Spring: The Flow of Power

IN covering politics, the media are drawn like magnets to the flow of power.

Four presidential cycles ago, in 1980, Sen. Bob Dole was ignored in the parking lot of a New Hampshire hotel the morning after it was apparent the voting rush was to Ronald Reagan. I spoke with him briefly as he got into his modest rented car. The cameras and notetakers crowded elsewhere.

In politics, unless one has sabotaged one's own campaign, defeat is impersonal. This year's 1980 Doles are named Alexander, Lugar, et al. They will be joined in due course by Forbes and Buchanan, although conceivably not until Steve and Pat have had their say about the platform at the GOP convention.

In a democracy, the essential discussion is shut off by a vote. Opponents will likely claim that Dole is the true leader only of this or that segment of his party, to diminish his clout and to prepare a base for the next election. It was said about Bill Clinton after the last election, for example, that he represented only a minority of the electorate because Ross Perot had taken chunks of his and George Bush's votes. But as much governing power goes with a narrow win as with a big win. Bragging rights bear little relation to the margin of victory.

This isn't to say that politicians do not feel devastated when their big ambitions go bust. They can put a ''moral victory'' face on it: It can be useful in a democracy for all factions to have candidates in the field; this lends credibility to the outcome. But if the force isn't with a candidate, this may not be a personal reading at all. Dole obviously has more experience today than he did 16 years ago when, despite having been the vice-presidential candidate four years earlier, he was rejected cold by his party. He has acquired a more-temperate campaign manner, but he's the same person he was then - by his admission he's Mr. Consistency.

If defeat were personal, observers would declare every candidate in the primaries except the nominee humbled by the process, and then the loser humbled by the election, and even the winner humbled, if not by the demands of governing, then by his term's limit. This would be cynical reasoning.

Candidates do not make defeat easier for themselves by the strange habit of saying ''When I am president....'' The immodesty, the denial of the odds of winning, should count against using such devices to show oneself a ''winner.''

Having lost along the way may be a precondition to trust. One business chief turned town an applicant with a splendid, unblemished record with the words, ''But you've never failed.'' He was unwilling to turn over responsibility to someone without that crucial experience.

In a democracy, power is loaned. Authority, an aspect of character, is another matter. Authority implies judgment and integrity, which may be vested with elective power or not. A public's vote can neither provide these qualities nor take them away.

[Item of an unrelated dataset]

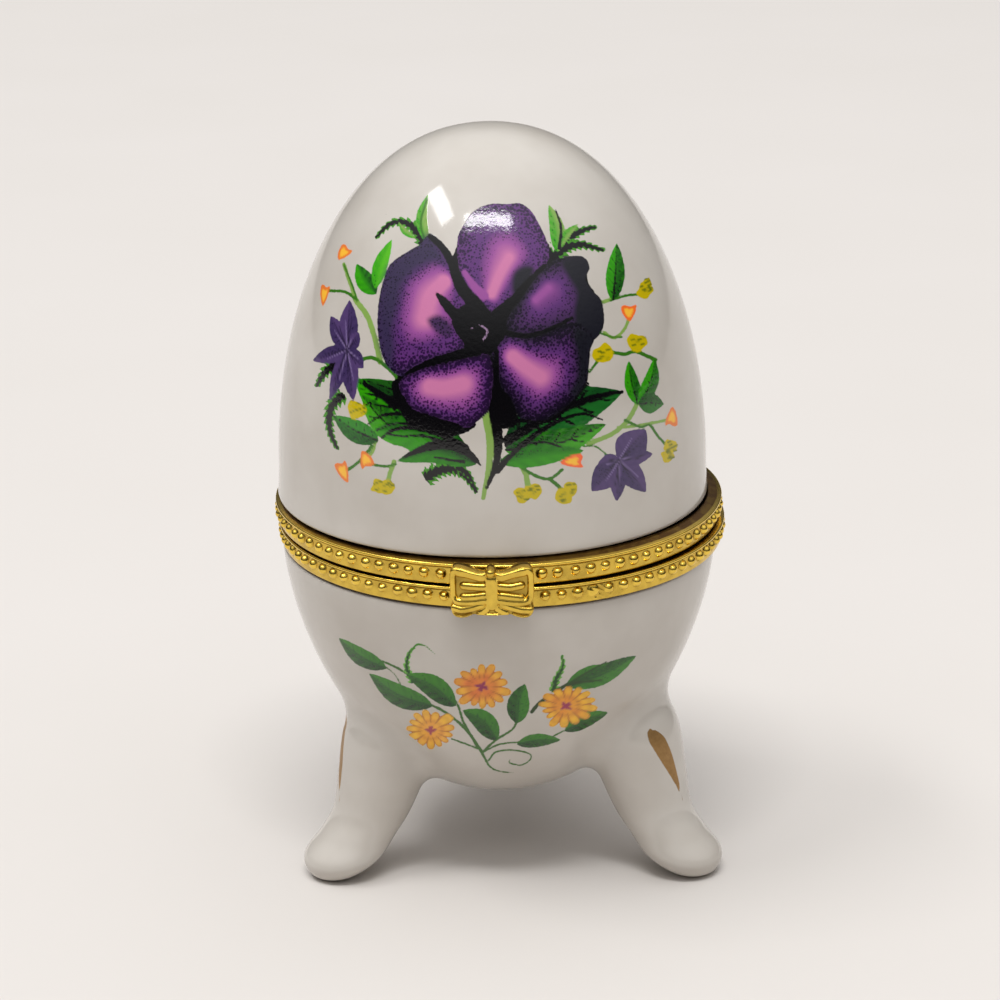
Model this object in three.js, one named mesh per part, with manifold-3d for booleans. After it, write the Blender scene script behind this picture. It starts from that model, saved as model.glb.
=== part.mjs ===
// Footed porcelain egg box with a hinged lid, two beaded gilt bezels and a bow clasp.
// Millimetres, +Z up. The origin is on the egg's axis, on the surface that the feet stand on.
// The front, with the bow, faces -Y. The hinge is at the back, on the +Y side.
import * as THREE from 'three';
import { mergeVertices } from 'three/addons/utils/BufferGeometryUtils.js';
import Module from 'manifold-3d';

const wasm = await Module();
wasm.setup();

// Porcelain
const bowl_clearance = 8.1;          // floor to the bowl's lowest point
const bowl_depth = 35.1;             // bowl's lowest point to the shoulder under its bezel
const bowl_radius = 28.8;            // outside of the bowl at that shoulder
const bowl_wall = 2.6;
const base_spigot_wall = 2.0;        // thinner neck that sits inside the base's bezel
const lid_waist_inset = 0.5;         // lid's waist inside the bowl's radius
const lid_waist_rise = 3.95;         // lid's lower edge to its waist
const lid_dome_height = 45.0;        // waist to the top of the egg
const lid_edge_inset = 0.3;          // lid's lower edge inside the bowl's radius
const lid_wall = 2.6;
const lid_spigot_wall = 2.0;         // thinner neck that sits inside the lid's bezel
const lid_shift = 0.77;              // the lid was glued this far to the left of its bezel
const lid_edge_rise = 0.5;           // gap between the lid's edge and the top of its bezel
const edge_chamfer = 0.35;           // rounded porcelain corners

// Curvature of the two halves of the egg: powers of a superellipse
const lid_pole_power = 2.0;
const lid_side_power = 2.18;
const bowl_pole_power = 1.55;
const bowl_side_power = 2.2;

// Gilt bezels
const bezel_overhang = 0.4;          // face of the bands outside the bowl's radius
const bezel_height = 2.7;
const bezel_thickness = 0.7;
const lip_height = 0.4;              // rounded lip along the upper edge of each band
const lip_reach = 0.45;              // how far the lip stands out of the band
const groove_depth = 0.15;
const groove_height = 0.2;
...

With two-fifths of the GOP delegates apportioned, the Republican race is looking about as expected. The power inherent in a nomination is flowing decisively Dole's way. He is being badgered to declare what a Dole nomination ''is all about'' - his phrase. And attention is turning to how candidate Dole as legislative leader and candidate Clinton as president will match up in coming months during governing maneuvers over such issues as the budget.

The primary process appears to be working well. The tactical plays, negative-ad hits, spending advantages, voter-anger whiplash, have made their appearance, and Dole is the survivor. There should be no resenting Dole's momentum. He has spent his time ignored in the parking lot.